En realidad no habría hecho falta recurrir a tantos estudios porque es un hecho evidente: las enfermedades infecciosas, como es la del Covid-19, se ceban sobre todo en los más pobres.

Ya lo determinó a finales del siglo pasado el antropólogo estadounidense Merrill Singer, quien acuñó el término “sindemia” para referirse a la interacción de factores tanto biológicos como sociales en la propagación de los virus.

Los científicos del instituto Robert Koch han podido determinar que el nuevo coronavirus fue importado en Alemania por personas de alto nivel adquisitivo, que habían viajado a las estaciones de esquí, pero que se propagó luego de modo especial por los barrios más pobres.

Un estudio de la clínica universitaria de la ciudad alemana de Düsseldorf llegó a parecidas conclusiones: la difusión del coronavirus era mucho más rápida entre las personas que llevaban mucho tiempo en paro que entre quienes gozaban de un empleo permanente y bien remunerado.
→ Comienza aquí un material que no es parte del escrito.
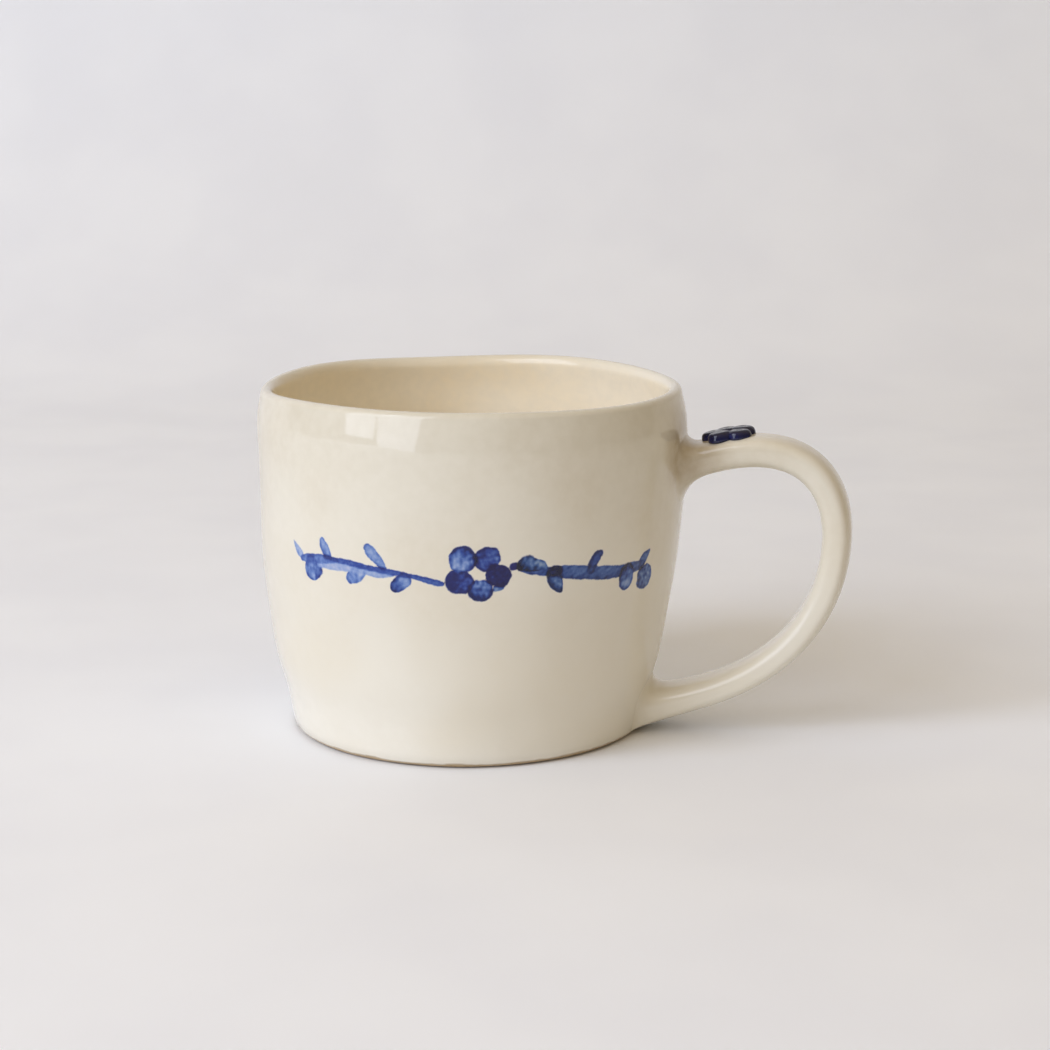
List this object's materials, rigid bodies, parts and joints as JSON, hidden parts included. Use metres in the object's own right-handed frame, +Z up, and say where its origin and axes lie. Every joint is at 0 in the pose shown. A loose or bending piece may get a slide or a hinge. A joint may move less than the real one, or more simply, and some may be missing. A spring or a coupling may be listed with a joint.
{
  "type": "hand-built stoneware mug",
  "caption": "Wide low stoneware mug with a strap handle, a raised flower thumb rest and a painted vine round the front.",
  "frame": {"origin": "centre of the foot, on the plane that the mug stands on, on the bowl's axis", "axes": "+Z up along the bowl's axis, +X towards the handle, -Y towards the painted side"},
  "size_m": [0.1288, 0.0932, 0.075],
  "materials": {
    "cream_glaze": "clear gloss glaze over cream stoneware",
    "bare_stoneware": "unglazed fired stoneware, matt; glazed on its inside face",
    "cobalt_glaze": "cobalt underglaze under clear gloss glaze"
  },
  "bodies": {
    "root": {"wall": "cream_glaze", "base_disc": "bare_stoneware", "floor_seam_coil": "cream_glaze", "handle_strap": "cream_glaze", "upper_joint_coil": "cream_glaze", "lower_joint_coil": "cream_glaze", "petal_1": "cobalt_glaze", "petal_2": "cobalt_glaze", "petal_3": "cobalt_glaze", "petal_4": "cobalt_glaze", "petal_5": "cobalt_glaze", "flower_eye": "cobalt_glaze"}
  },
  "joints": []
}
También ha investigado las condiciones más favorables para la propagación de la pandemia el Instituto Nacional de la Salud de Investigaciones Médicas de Francia (Inserm). Su conclusión es que cuanto más pequeña es una vivienda y más personas viven en ella, mayores probabilidades tienen de infectarse quienes la habitan.
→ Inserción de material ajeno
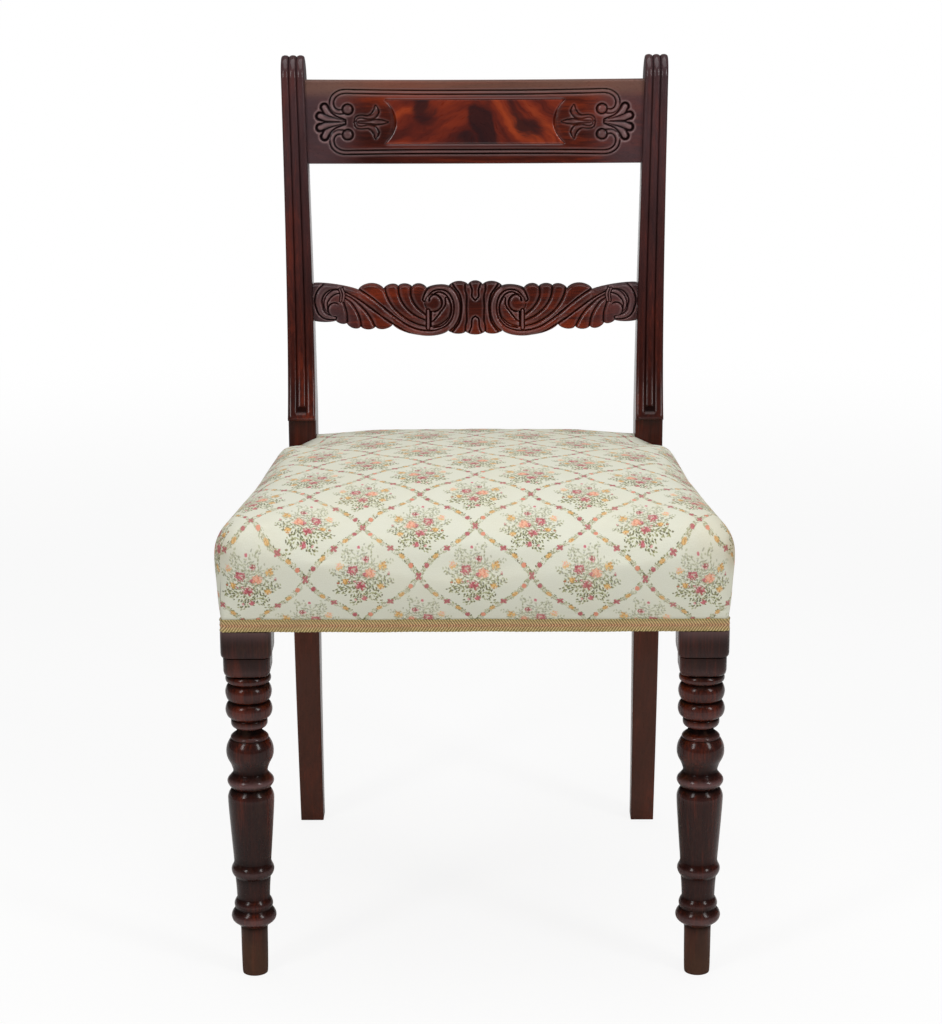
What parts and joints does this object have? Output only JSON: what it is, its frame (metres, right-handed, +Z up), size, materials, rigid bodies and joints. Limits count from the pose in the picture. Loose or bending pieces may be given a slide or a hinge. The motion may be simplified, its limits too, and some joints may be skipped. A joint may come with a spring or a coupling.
{
  "type": "dining side chair",
  "caption": "Regency side chair: reeded scroll-over back posts, carved crest and mid rails with a flame veneer tablet, turned front legs, sabre rear legs, stuffed-over fabric seat.",
  "frame": {"origin": "middle of the chair's box at floor level, midway between the seat front and the back of the scrolls", "axes": "+Z up from the floor, +Y towards the back of the chair, +X to the right as seen from the front"},
  "size_m": [0.4946, 0.4998, 0.85],
  "materials": {
    "mahogany": "old French polish, dark red-brown, glossy with rubbed edges",
    "leg_mahogany": "turned mahogany, polished rings and dull worn feet",
    "flame_veneer": "flame-figured mahogany veneer, glossy",
    "beech": "unpolished beech, planed and aged",
    "iron_screw": "dull old iron",
    "jute": "woven jute webbing and hessian",
    "horsehair": "curled hair and linen scrim",
    "figured_silk": "cream furnishing fabric with an ogee trellis of leaves and small bouquets",
    "braid": "woven ochre braid with a salmon stripe and olive edges"
  },
  "bodies": {
    "root": {"right_back_post": "mahogany", "left_back_post": "mahogany", "crest_rail": "mahogany", "crest_flame_panel": "flame_veneer", "carved_mid_rail": "mahogany", "right_front_leg": "leg_mahogany", "left_front_leg": "leg_mahogany", "front_seat_rail": "beech", "rear_seat_rail": "beech", "right_side_seat_rail": "beech", "left_side_seat_rail": "beech", "right_front_corner_block": "beech", "left_front_corner_block": "beech", "right_front_block_screw_1": "iron_screw", "left_front_block_screw_1": "iron_screw", "right_front_block_screw_2": "iron_screw", "left_front_block_screw_2": "iron_screw", "right_rear_corner_block": "beech", "left_rear_corner_block": "beech", "right_rear_block_screw_1": "iron_screw", "left_rear_block_screw_1": "iron_screw", "right_rear_block_screw_2": "iron_screw", "left_rear_block_screw_2": "iron_screw", "webbing_lengthwise_1": "jute", "webbing_lengthwise_2": "jute", "webbing_lengthwise_3": "jute", "webbing_crosswise_1": "jute", "webbing_crosswise_2": "jute", "webbing_crosswise_3": "jute", "base_hessian": "jute", "seat_stuffing": "horsehair", "seat_cover": "figured_silk", "front_braid": "braid", "rear_braid": "braid"}
  },
  "joints": []
}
Ocurre además que esas personas, si es que trabajan, se dedican sobre todo a eso que llamamos “trabajos esenciales”, es decir, los relacionados con la salud, el cuidado de los ancianos, la vigilancia y limpieza de las calles, los transportes, los servicios de Correos o la distribución de alimentos, entre otros muchos.

Son personas que tienen que no pueden convertir durante su propia vivienda en oficina, sino que tienen que acudir todos los días al trabajo, no disponen de coche particular y han de viajar en medios de transporte con frecuencia atestados, donde es mucho más fácil el contagio.

Y si tienen la desgracia de infectarse, difícilmente pueden aislarse en casa porque el espacio es muy reducido y han de compartirlo con otras personas, sean o no de su familia, sin que puedan protegerlas tampoco de la infección.

Según el estudio del citado instituto francés, las personas en las que concurren todas esas circunstancias tienen dos veces y media más probabilidades de enfermar que el resto de la población.

A conclusiones parecidas se llegó también en Estados Unidos, donde, según un estudio llevado a cabo con los datos de los teléfonos móviles, fue en los barrios más pobres donde más movimientos hubo durante los confinamientos. Se trataba fundamentalmente de trabajadores esenciales.

Según Michael Marmot, del University College, de Londres, citado por el semanario alemán Die Zeit, “sabemos con absoluta certeza que cuanto más pobre es una región, mayor es el índice de mortalidad por Covid-19”.

Para Nico Dragano, profesor de la clínica universitaria de Düsseldorf, también el estrés al que están continuamente sometidos quienes no consiguen llegar a fin de mes o temen perder el empleo puede influir negativamente en sus defensas, es decir. debilitar su sistema inmunológico, volviéndolos más vulnerables al contagio.

No se puede, pues, afirmar, como hacen muchos retóricamente desde que estalló la pandemia - o sindemia- que el virus no distingue entre clases sociales, sino que su ritmo de propagación depende en muy buena medida del contexto social.

Lo que no quiere decir, por supuesto, que no puedan infectarse, como viene ocurriendo en todo el mundo, también individuos que no pertenecen precisamente a las clases menos favorecidas de la sociedad, sólo que esos casos son bastante más raros.